Further, it should also be appreciated that the described method and apparatus can be implemented in numerous ways, including as a process, an apparatus, or a system. The methods described herein may be implemented by program instructions for instructing a processor to perform such methods, and such instructions recorded on a non-transitory computer readable storage medium such as a hard disk drive, floppy disk, optical disc such as a compact disc (CD) or digital versatile disc (DVD), flash memory, etc., or communicated over a computer network wherein the program instructions are sent over optical or electronic communication links. It should be noted that the order of the steps of the methods described herein may be altered and still be within the scope of the disclosure.
These and other variations upon the embodiments described and shown herein are intended to be covered by the present disclosure, which is limited only by the appended claims.
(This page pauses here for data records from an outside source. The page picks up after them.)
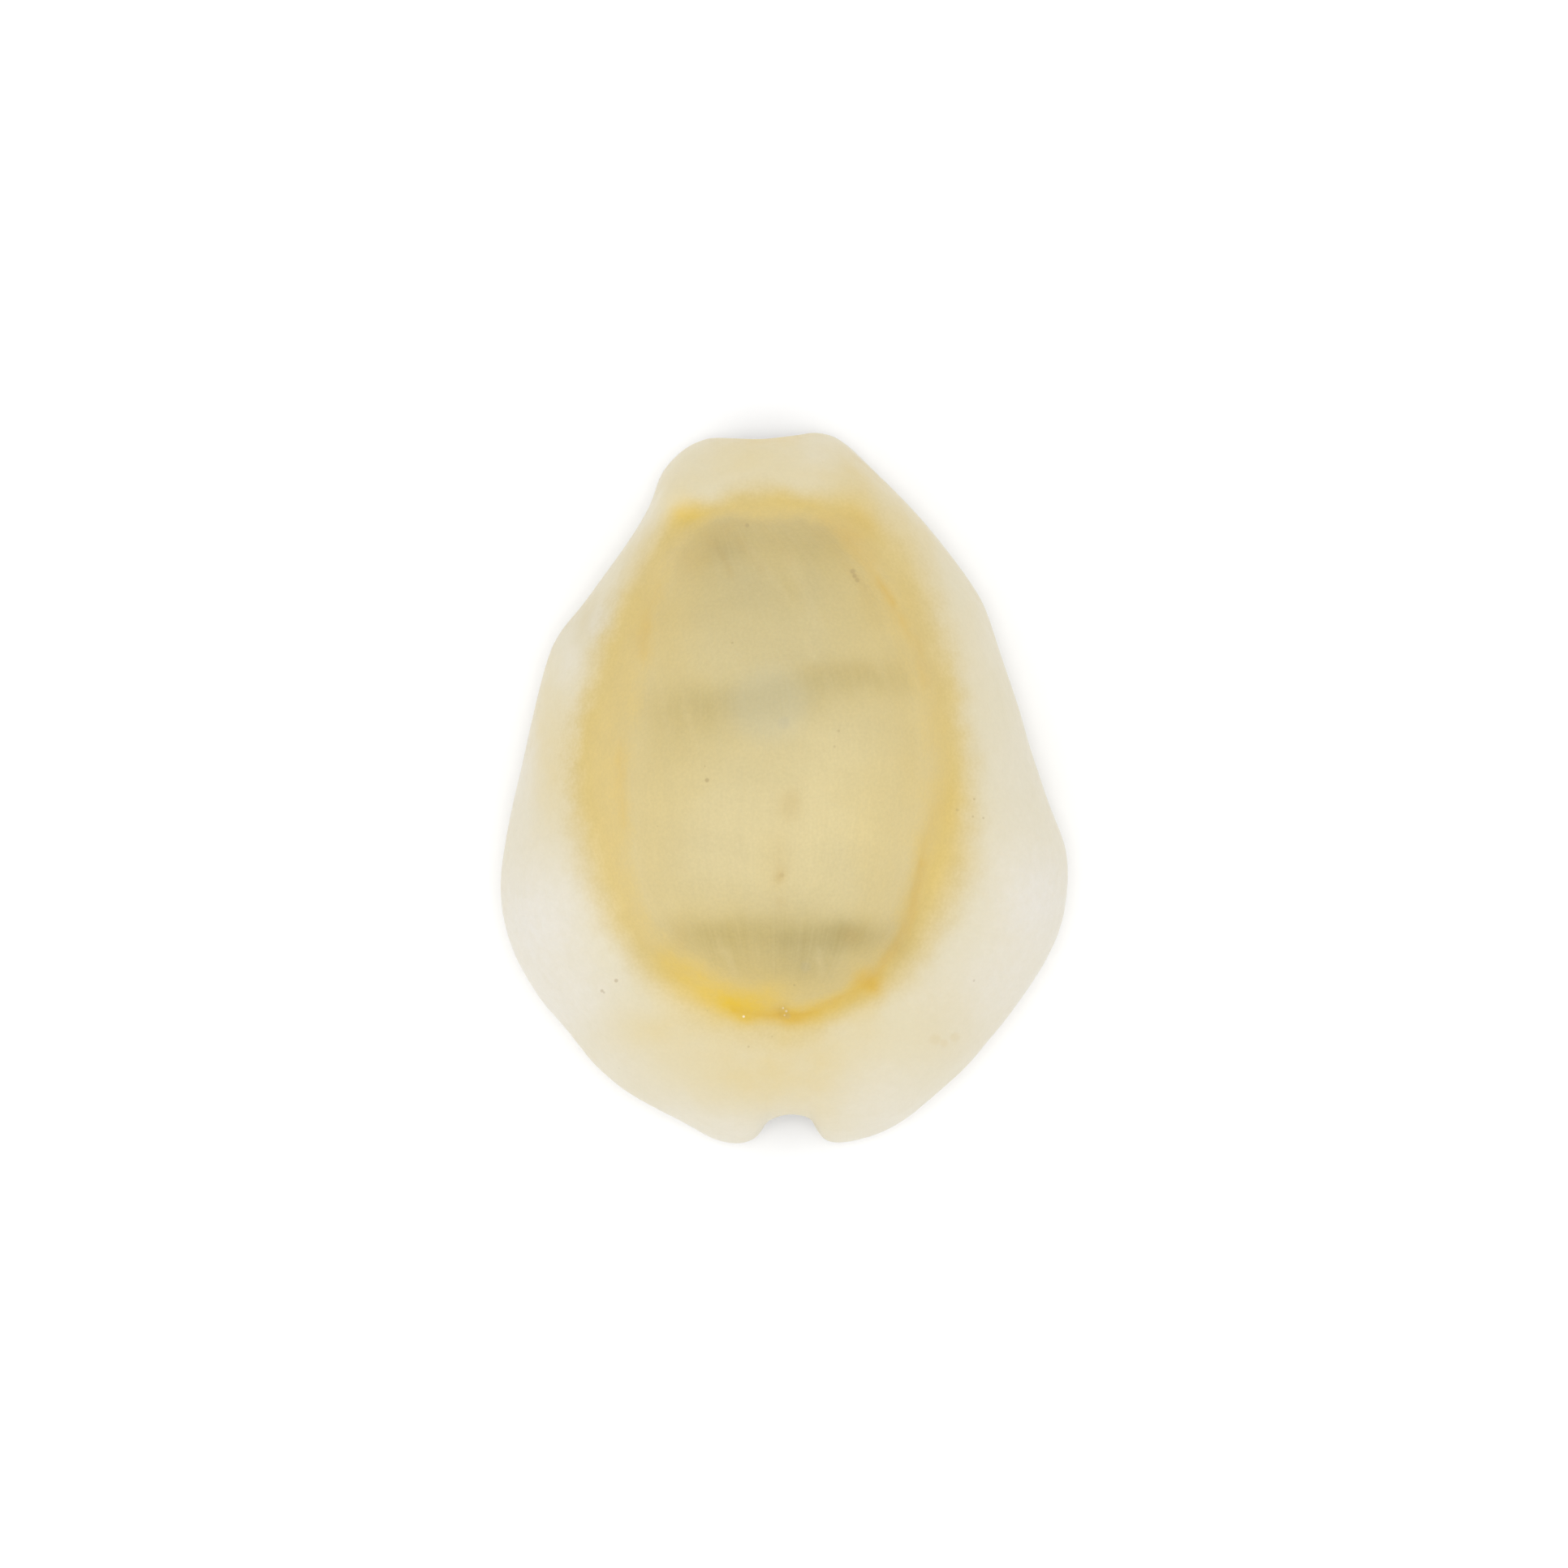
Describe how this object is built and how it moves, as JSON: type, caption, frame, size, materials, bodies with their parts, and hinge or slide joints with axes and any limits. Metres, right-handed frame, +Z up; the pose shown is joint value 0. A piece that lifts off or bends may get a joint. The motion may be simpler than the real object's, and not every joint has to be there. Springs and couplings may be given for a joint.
{
  "type": "cowrie shell",
  "caption": "Small cowrie sea shell with a domed back, a thick rounded rim, a notch at each end and a toothed slit along its flat base. It rests on its lips.",
  "frame": {"origin": "middle of the shell's outline, on the surface it rests on", "axes": "+Z up through the domed back, +Y to the narrow front end, +X to the outer lip's side"},
  "size_m": [0.0198, 0.025, 0.0123],
  "materials": {
    "enamel": "gloss"
  },
  "bodies": {
    "root": {"cowrie_shell": "enamel"}
  },
  "joints": []
}
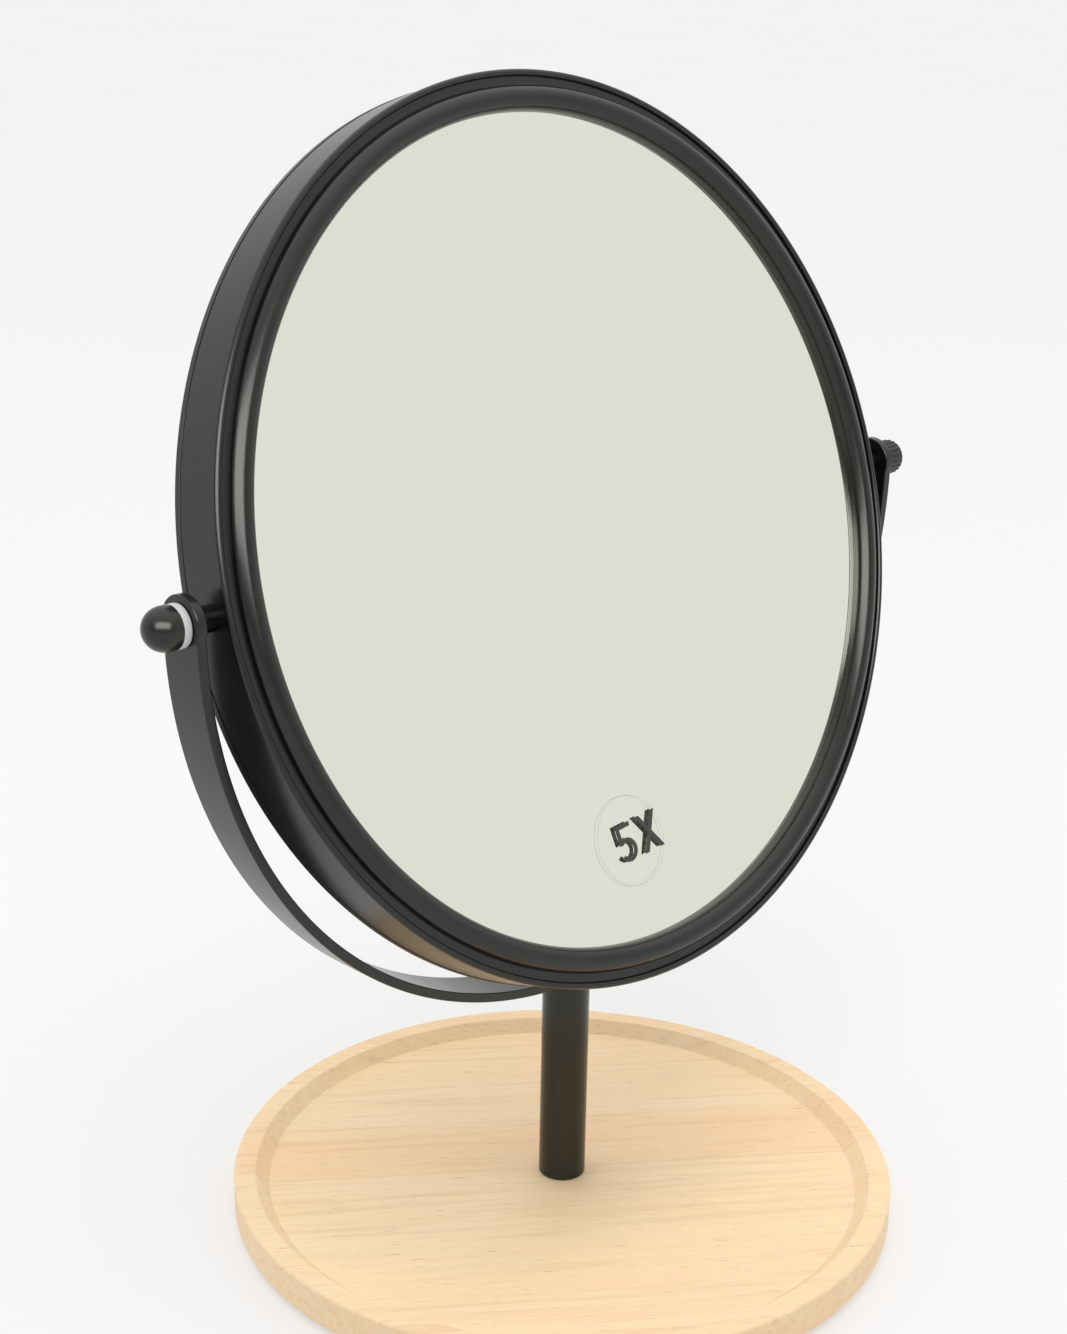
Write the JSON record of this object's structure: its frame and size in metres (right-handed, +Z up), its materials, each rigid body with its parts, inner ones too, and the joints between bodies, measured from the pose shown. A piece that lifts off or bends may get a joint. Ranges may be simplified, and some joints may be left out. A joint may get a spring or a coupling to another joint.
{
  "type": "tabletop shaving mirror",
  "caption": "Round double-sided magnifying shaving mirror that tilts and turns over in a flat-strip yoke, on a short post in a shallow round wooden tray.",
  "frame": {"origin": "centre of the tray's footprint, on the surface it stands on", "axes": "+Z up, X along the tilt axis with the knob at +X, the magnifying side facing -Y and leaning back at rest"},
  "size_m": [0.2484, 0.17, 0.2855],
  "materials": {
    "pale_wood": "oiled, satin, edge-glued staves",
    "black_paint": "satin black powder coat on steel",
    "black_gloss": "semi-gloss black paint on steel",
    "zinc_steel": "zinc plated",
    "brass_insert": "turned",
    "white_nylon": "translucent white nylon",
    "clear_rubber": "soft translucent silicone",
    "grey_gasket": "soft PVC strip",
    "silvered_glass": "float glass silvered on its back",
    "grey_card": "fibre board",
    "grey_plastic": "moulded ABS",
    "grey_foam": "closed-cell foam",
    "clear_label": "clear film label"
  },
  "bodies": {
    "stand": {"tray": "pale_wood", "foot_pads": "clear_rubber", "base_screw": "zinc_steel", "base_washer": "zinc_steel", "post_bottom_plug": "zinc_steel", "post_tube": "black_paint", "post_top_plug": "zinc_steel", "yoke": "black_paint", "yoke_washer": "black_paint", "yoke_screw": "black_paint"},
    "head": {"hoop": "black_paint", "left_boss": "zinc_steel", "right_boss": "zinc_steel", "left_pivot_stud": "zinc_steel", "right_pivot_stud": "zinc_steel", "left_spacer": "black_paint", "right_spacer": "black_paint", "left_washer": "white_nylon", "right_washer": "white_nylon", "left_cap_nut": "black_gloss", "front_bezel": "black_paint", "rear_bezel": "black_paint", "front_gasket": "grey_gasket", "rear_gasket": "grey_gasket", "front_mirror": "silvered_glass", "rear_mirror": "silvered_glass", "rear_card": "grey_card", "inner_ring": "grey_plastic", "front_foam": "grey_foam", "magnification_sticker": "clear_label"},
    "knob": {"right_knob": "black_gloss", "knob_insert": "brass_insert"}
  },
  "joints": [
    {"name": "mirror_tilt", "type": "hinge", "parent": "stand", "child": "head", "pos_m": [0, 0, 0.1803], "axis": [1, 0, 0], "continuous": true},
    {"name": "knob_turn", "type": "hinge", "parent": "head", "child": "knob", "pos_m": [0.12, 0, 0.1803], "axis": [1, 0, 0], "range_deg": [0, 360]}
  ]
}
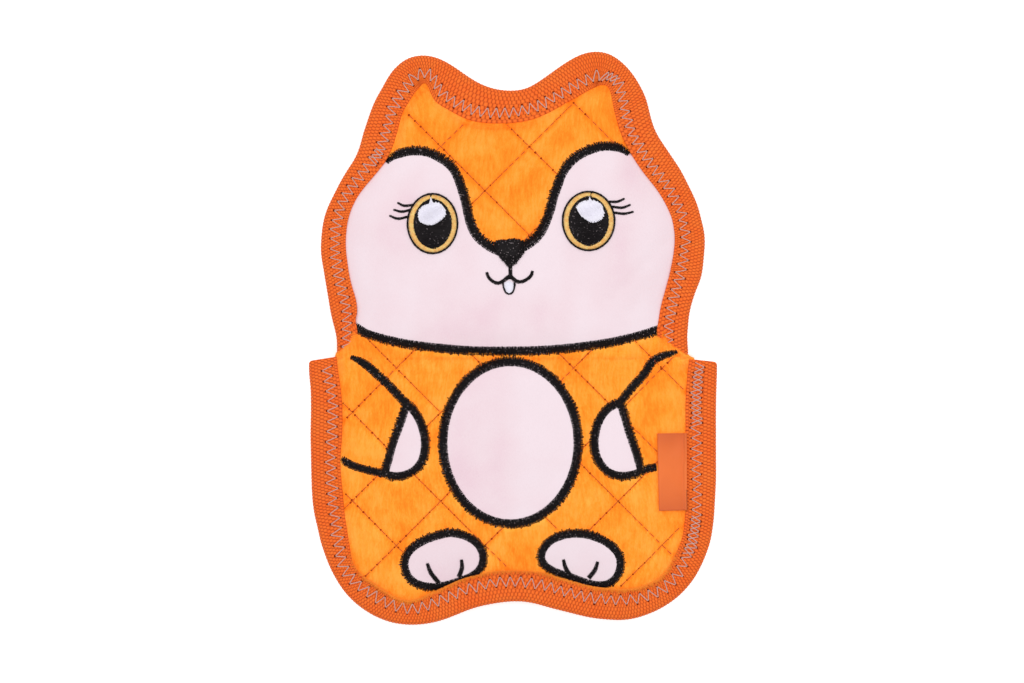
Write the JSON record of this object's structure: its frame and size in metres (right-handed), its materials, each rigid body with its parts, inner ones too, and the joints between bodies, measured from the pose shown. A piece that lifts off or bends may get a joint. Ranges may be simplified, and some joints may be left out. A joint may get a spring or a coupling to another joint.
{
  "type": "flat plush dog toy",
  "caption": "Flat quilted plush toy shaped as a sitting fox, with webbing binding, appliqué face, belly and paws, and a fold at the neck.",
  "frame": {"origin": "centre of the bounding box's bottom face, on the surface the toy lies on", "axes": "+Y from the feet to the ears, +Z out of the face, +X to the right of the picture"},
  "size_m": [0.1784, 0.2494, 0.0193],
  "materials": {
    "plush": "brushed short nap, quilted",
    "wadding": "matt, fibrous",
    "webbing": "ribbed woven tape, folded",
    "velboa": "very short smooth nap",
    "black_thread": "satin stitch",
    "gold_thread": "satin stitch",
    "white_thread": "satin stitch",
    "label": "woven satin ribbon, bare",
    "vinyl": "soft moulded vinyl",
    "reed_plastic": "moulded"
  },
  "bodies": {
    "torso": {"body_front_plush": "plush", "body_front_wadding": "wadding", "body_back_wadding": "wadding", "body_back_plush": "plush", "body_binding": "webbing", "belly_line": "black_thread", "belly_patch": "velboa", "squeaker_bulb": "vinyl", "squeaker_reed": "reed_plastic", "arm_line_left": "black_thread", "forearm_line_left": "black_thread", "paw_line_left": "black_thread", "paw_patch_left": "velboa", "foot_line_left": "black_thread", "foot_patch_left": "velboa", "toe_line_left_1": "black_thread", "toe_line_left_2": "black_thread", "arm_line_right": "black_thread", "forearm_line_right": "black_thread", "paw_line_right": "black_thread", "paw_patch_right": "velboa", "foot_line_right": "black_thread", "foot_patch_right": "velboa", "toe_line_right_1": "black_thread", "toe_line_right_2": "black_thread"},
    "head": {"head_front_plush": "plush", "head_front_wadding": "wadding", "head_back_wadding": "wadding", "head_back_plush": "plush", "head_binding": "webbing", "face_patch": "velboa", "brow_line_left": "black_thread", "brow_line_right": "black_thread", "neckline": "black_thread", "nose": "black_thread", "mouth": "black_thread", "tooth": "white_thread", "eye_line_left": "black_thread", "eye_ring_left": "gold_thread", "pupil_left": "black_thread", "glint_left": "white_thread", "lash_left_1": "black_thread", "lash_left_2": "black_thread", "lash_left_3": "black_thread", "eye_line_right": "black_thread", "eye_ring_right": "gold_thread", "pupil_right": "black_thread", "glint_right": "white_thread", "lash_right_1": "black_thread", "lash_right_2": "black_thread", "lash_right_3": "black_thread"},
    "tab": {"label": "label"}
  },
  "joints": [
    {"name": "neck_fold", "type": "hinge", "parent": "torso", "child": "head", "pos_m": [0, -0.0078, 0.008], "axis": [1, 0, 0], "range_deg": [-90, 60]},
    {"name": "label_flap", "type": "hinge", "parent": "torso", "child": "tab", "pos_m": [0.0762, -0.0581, 0.0121], "axis": [0, 1, 0], "range_deg": [0, 120]}
  ]
}
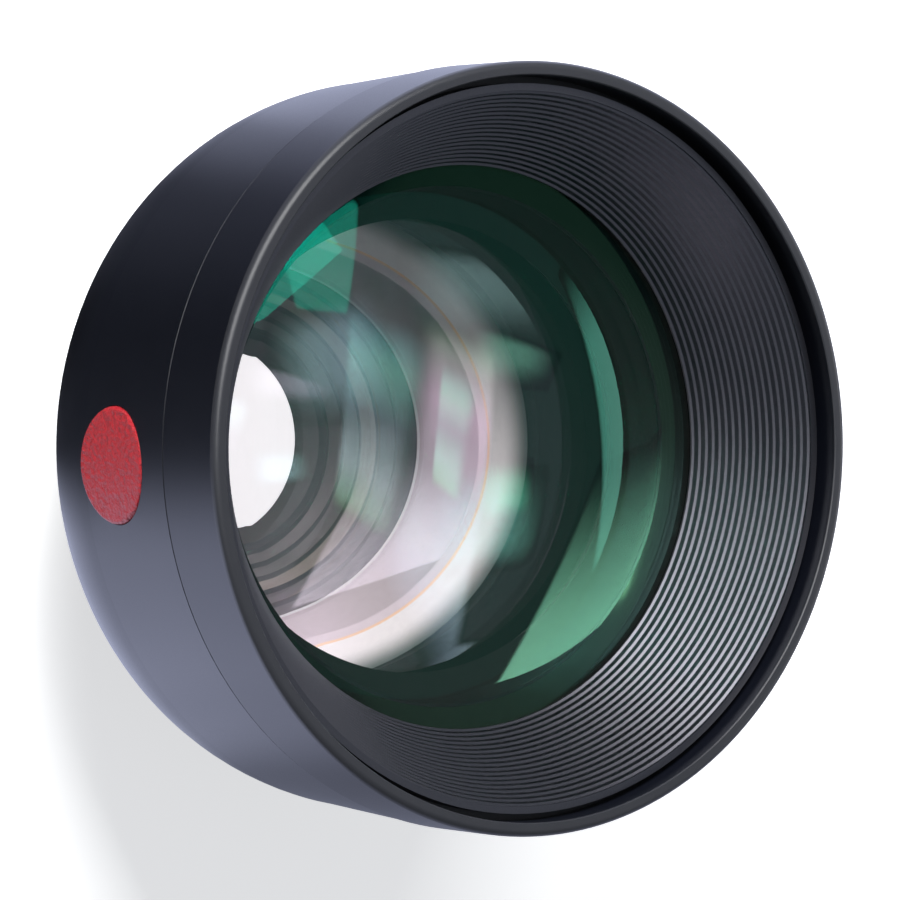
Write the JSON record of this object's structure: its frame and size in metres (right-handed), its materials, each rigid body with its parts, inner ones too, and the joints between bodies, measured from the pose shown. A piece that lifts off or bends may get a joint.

In the foregoing specification, the invention is described with reference to specific embodiments thereof, but those skilled in the art will recognize that the invention is not limited thereto. Various features and aspects of the above-described invention may be used individually or jointly. Further, the invention can be utilized in any number of environments and applications beyond those described herein without departing from the broader spirit and scope of the specification. The specification and drawings are, accordingly, to be regarded as illustrative rather than restrictive. It will be recognized that the terms “comprising,” “including,” and “having,” as used herein, are specifically intended to be read as open-ended terms of art.